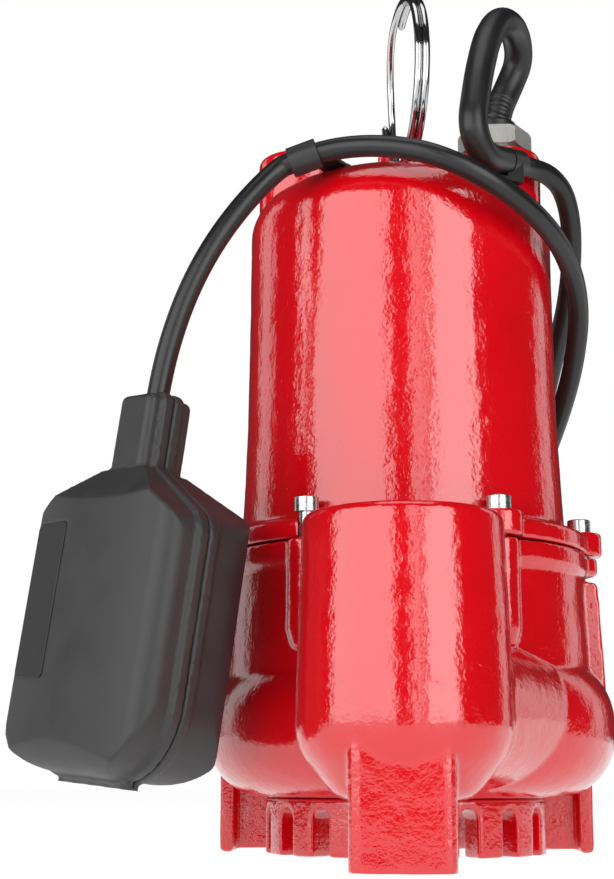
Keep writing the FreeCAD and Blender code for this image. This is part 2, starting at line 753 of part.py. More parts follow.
def build_motor():
    computed("stator_core", make_stator_core())
    computed("stator_windings", make_windings())
    wide = "dims.bearing_wide"
    turned("shaft", [
        ("0", "dims.shaft_low"), ("dims.thread_rad", "dims.shaft_low"),
        ("dims.thread_rad", "dims.thread_top"), ("dims.shaft_rad", "dims.thread_top"),
        ("dims.shaft_rad", "dims.low_bearing + " + wide), ("dims.shaft_rad + 2", "141"),
        ("dims.shaft_rad + 2", "dims.high_bearing - 2"), ("dims.shaft_rad", "dims.high_bearing - 2"),
        ("dims.shaft_rad", "dims.shaft_top - 1"), ("dims.shaft_rad - 1", "dims.shaft_top"),
        ("0", "dims.shaft_top"),
    ])
    turned("rotor_core", [
        ("dims.shaft_rad + 2.05", "dims.rotor_low"), ("dims.rotor_rad", "dims.rotor_low"),
        ("dims.rotor_rad", "dims.rotor_top"), ("dims.shaft_rad + 2.05", "dims.rotor_top"),
    ])
    computed("rotor_end_rings", Part.makeCompound([
        lathe([(18, 157), (30, 157, 2), (30, 163), (18, 163)]),
        lathe([(18, 227), (30, 227), (30, 233, 2), (18, 233)]),
    ]))
    inner = size("shaft_rad") + 0.05
    outer = size("bearing_rad")
    for name, word in (("lower", "low_bearing"), ("upper", "high_bearing")):
        low = size(word)
        computed(name + "_bearing_inner", make_race(low, inner, 11.9))
        computed(name + "_bearing_outer", make_race(low, 16.6, outer))
        computed(name + "_bearing_balls", make_balls(low))
        computed(name + "_bearing_cage", make_cage(low))
    turned("preload_washer", [("15.5", "274.1"), ("19.6", "274.1"), ("19.6", "275.9"), ("15.5", "275.9")])
    computed("capacitor", make_capacitor())
    computed("thermal_protector", block(-50, -34, 12, 30, 243.4, 251.4))
    computed("lead_wires", make_leads())


def make_capacitor():
    """Run capacitor lying across the front above the windings."""
    can = Part.makeCylinder(11, 40, V(-20, -43, 258), V(1, 0, 0))
    lugs = [block(20, 24, -47 + 8 * k, -45 + 8 * k, 256, 260) for k in (0, 1)]
    return can.multiFuse(lugs)


def make_leads():
    """Three conductors from the cord inlet down to the windings."""
    wires = []
    for index, shift in enumerate((-2.6, 0, 2.6)):
        x = size("gland_side") + shift
        y = size("boss_back")
        points = [V(x, y, 302), V(x, y, 280), V(x - 4, y + 2 * shift, 262), V(x - 6, y + 3 * shift, 243.4)]
        path = Part.Wire(rounded_edges(points, [0, 12, 12, 0], False))
        wires.append(tube(path, 1.1))
    return Part.makeCompound(wires)


def build_seal():
    turned("seal_seat", [
        ("9.6", "dims.seal_low"), ("dims.seal_rad", "dims.seal_low"),
        ("dims.seal_rad", "dims.seal_top"), ("9.6", "dims.seal_top"),
    ])
    turned("seal_face", [
        ("dims.shaft_rad + 0.1", "dims.seal_top + 0.05"), ("13.5", "dims.seal_top + 0.05"),
        ("13.5", "dims.seal_top + 6"), ("dims.shaft_rad + 0.1", "dims.seal_top + 6"),
    ])
    turned("seal_cup", [
        ("dims.shaft_rad + 0.05", "106"), ("15", "106"), ("15", "101"), ("14", "101"),
        ("14", "104.5"), ("dims.shaft_rad + 0.05", "104.5"),
    ])
    coil = Part.makeHelix(3.6, 12.6, 11.5)
    start = coil.Edges[0].valueAt(coil.Edges[0].FirstParameter)
    way = coil.Edges[0].tangentAt(coil.Edges[0].FirstParameter)
    ring = Part.Wire(Part.makeCircle(0.8, start, way))
    spring = Part.Wire(coil).makePipeShell([ring], True, True)
    spring.translate(V(0, 0, 90.95))
    computed("seal_spring", spring)


def build_impeller():
    computed("impeller", make_impeller())
    thread = size("thread_rad")
    nut = hexagon(15, 36, 44, 0, 0).cut(rod(thread + 0.05, 30, 50))
    computed("impeller_nut", nut)
    turned("impeller_washer", [
        ("dims.thread_rad + 0.05", "44.1"), ("12", "44.1"), ("12", "45"), ("dims.thread_rad + 0.05", "45"),
    ])


def build_top():
    computed("gland_body", make_gland_body())
    computed("gland_nut", make_gland_nut())
    computed("gland_collar", make_gland_collar())
    computed("oil_fill_plug", make_oil_plug())
    ring = computed("handle_ring", make_handle_ring())
    turn = FreeCAD.Rotation(V(0, 0, 1), 11.5) * FreeCAD.Rotation(V(0, 1, 0), 90)
    high = size("ring_low") + size("ring_rad")
    ring.Placement = FreeCAD.Placement(V(size("ring_side"), size("ring_back"), high), turn)


def build_cords():
    power = cord_wire("power cord", SLEEVED + BARE)
    rad = size("cord_rad")
    computed("power_cord", tube(power, rad))
    wire = cord_wire("bend sleeve", SLEEVED + BARE[:1])
    path = Part.Wire(wire.Edges[:-1])
    outer = tube(path, size("sleeve_rad"))
    inner = tube(path, size("sleeve_bore"))
    way = (BARE[0] - SLEEVED[-1]).normalize()
    mouth = CLIP_RIGHT - way * (CLIP_RIGHT_LONG / 2 + 0.3)
    beyond = rod_between(12, mouth, mouth + way * 30)
    clearance = tube(path, size("sleeve_rad") + 0.3).cut(beyond)
    computed("cord_bend_sleeve", outer.cut([inner, beyond]))
    computed("float_cord_run", tube(cord_wire("float cord run", RUN), rad - 0.1))
    level = size("coil_high") + 0.2
    computed("float_cord_coil", make_coil(0))
    computed("power_cord_coil", make_coil(level))
    computed("power_cord_tail", tube(cord_wire("power tail", POWER_TAIL), rad))
    computed("float_cord_tail", tube(cord_wire("float tail", FLOAT_TAIL), rad - 0.1))
    tail = FLOAT_TAIL[-1]
    low_place = V(tail.x + 12.5 * math.cos(FLOAT_PLUG_TURN), tail.y + 12.5 * math.sin(FLOAT_PLUG_TURN), 0.2)
    turn = math.degrees(FLOAT_PLUG_TURN)
    computed("float_plug_body", make_plug(low_place, turn, True))
    computed("float_plug_blades", make_blades(low_place, turn))
    high_place = V(-56, 178, level + size("coil_high"))
    computed("power_plug_body", make_plug(high_place, -90, False))
    computed("power_plug_blades", make_blades(high_place, -90))
    left = V(-24.5, -36.5, 0)
    right = V(29, -33, 0)
    computed("cord_clip_left", make_clip(V(-39.8, -65.2, 288.5), V(0.93, -0.11, 0.3), left, 12.5))
    clip = make_clip(CLIP_RIGHT, way, right, CLIP_RIGHT_LONG)
    computed("cord_clip_right", clip.cut(clearance))
    computed("clip_screws", Part.makeCompound([clip_screw(left), clip_screw(right)]))


def build_float():
    place = float_placement()
    path = cord_wire("float tether", TETHER)
    computed("float_cord_tether", tube(path, size("cord_rad") - 0.1))
    pieces = {
        "float_front_shell": make_float_shell(-1),
        "float_back_shell": make_float_shell(1),
        "float_grommet": rod(size("grommet_rad"), 66, size("float_neck") - 0.5).cut(
            rod(size("grommet_bore"), 60, 95)
        ),
        "float_ball_track": rod(10, -52, -1).cut(rod(8.4, -50, 0)),
        "float_ball": Part.makeSphere(8, V(0, 0, -41.8)),
        "float_microswitch": block(-14, 14, -5, 5, 8, 24).multiFuse([
            block(-1.6, 1.6, -5, -3.6, 1, 9), block(-1.6, 1.6, 3.6, 5, 1, 9),
        ]),
        "float_switch_lever": block(-10.5, 10.5, -3.3, 3.3, 2.4, 3.6).fuse(
            Part.makeCylinder(1.3, 6.6, V(0, -3.3, 3), V(0, 1, 0))
        ),
    }
    for label, shape in pieces.items():
        part = computed(label, shape)
        part.Placement = place


def export():
    """Write each sub-part to its own file once the whole model is sound."""
    DOC.recompute()
    os.makedirs("parts", exist_ok=True)
    for item in DOC.Objects:
        if "Invalid" in item.State or "Error" in item.State:
            raise RuntimeError("unsound feature " + item.Label)
    for item in DOC.Objects:
        inside = item.getParentGeoFeatureGroup()
        if item.TypeId not in ("Part::Feature", "PartDesign::Body") or inside:
            continue
        if item.Shape.isNull() or not item.Shape.isValid():
            raise RuntimeError("unsound shape " + item.Label)
        item.Shape.exportStep("parts/" + item.Label + ".step")
        print(item.Label, len(item.Shape.Solids), round(item.Shape.Volume / 1000, 1))


fill_sheet()
build_castings()
build_motor()
build_seal()
build_impeller()
build_top()
build_cords()
build_float()
export()
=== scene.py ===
import json
import math

import bmesh
import bpy
from mathutils import Matrix, Vector, noise

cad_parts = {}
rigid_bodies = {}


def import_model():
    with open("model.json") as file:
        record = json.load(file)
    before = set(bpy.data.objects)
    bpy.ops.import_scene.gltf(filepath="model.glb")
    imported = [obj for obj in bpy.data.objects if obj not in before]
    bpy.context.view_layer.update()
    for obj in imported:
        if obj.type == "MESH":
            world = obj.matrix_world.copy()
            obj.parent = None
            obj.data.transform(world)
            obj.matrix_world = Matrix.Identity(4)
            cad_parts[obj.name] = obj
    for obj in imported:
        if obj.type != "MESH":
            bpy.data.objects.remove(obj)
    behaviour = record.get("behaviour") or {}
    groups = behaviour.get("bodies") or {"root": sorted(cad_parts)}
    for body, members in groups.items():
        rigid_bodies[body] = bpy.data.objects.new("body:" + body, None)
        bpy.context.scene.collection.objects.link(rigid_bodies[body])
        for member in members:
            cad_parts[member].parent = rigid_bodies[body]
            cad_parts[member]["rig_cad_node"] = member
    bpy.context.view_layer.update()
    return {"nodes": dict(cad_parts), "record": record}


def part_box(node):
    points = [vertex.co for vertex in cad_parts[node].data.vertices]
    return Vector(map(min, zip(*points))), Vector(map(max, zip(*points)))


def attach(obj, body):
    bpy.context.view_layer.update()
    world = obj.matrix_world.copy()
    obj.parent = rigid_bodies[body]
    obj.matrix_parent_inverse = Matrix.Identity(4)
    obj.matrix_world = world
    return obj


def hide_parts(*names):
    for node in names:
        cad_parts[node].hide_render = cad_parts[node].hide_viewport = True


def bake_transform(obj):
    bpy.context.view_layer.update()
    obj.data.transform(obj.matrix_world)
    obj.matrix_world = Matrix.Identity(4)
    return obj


MM = 0.001
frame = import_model()
nodes = frame["nodes"]
scene = bpy.context.scene


def mm(points):
    """Row-frame points given in millimetres, as vectors in metres."""
    return [Vector(point) * MM for point in points]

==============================

# Exercise goal:
Return every line above that contains the word "FreeCAD".

# Reply:
Keep writing the FreeCAD and Blender code for this image. This is part 2, starting at line 753 of part.py. More parts follow.
    turn = FreeCAD.Rotation(V(0, 0, 1), 11.5) * FreeCAD.Rotation(V(0, 1, 0), 90)
    ring.Placement = FreeCAD.Placement(V(size("ring_side"), size("ring_back"), high), turn)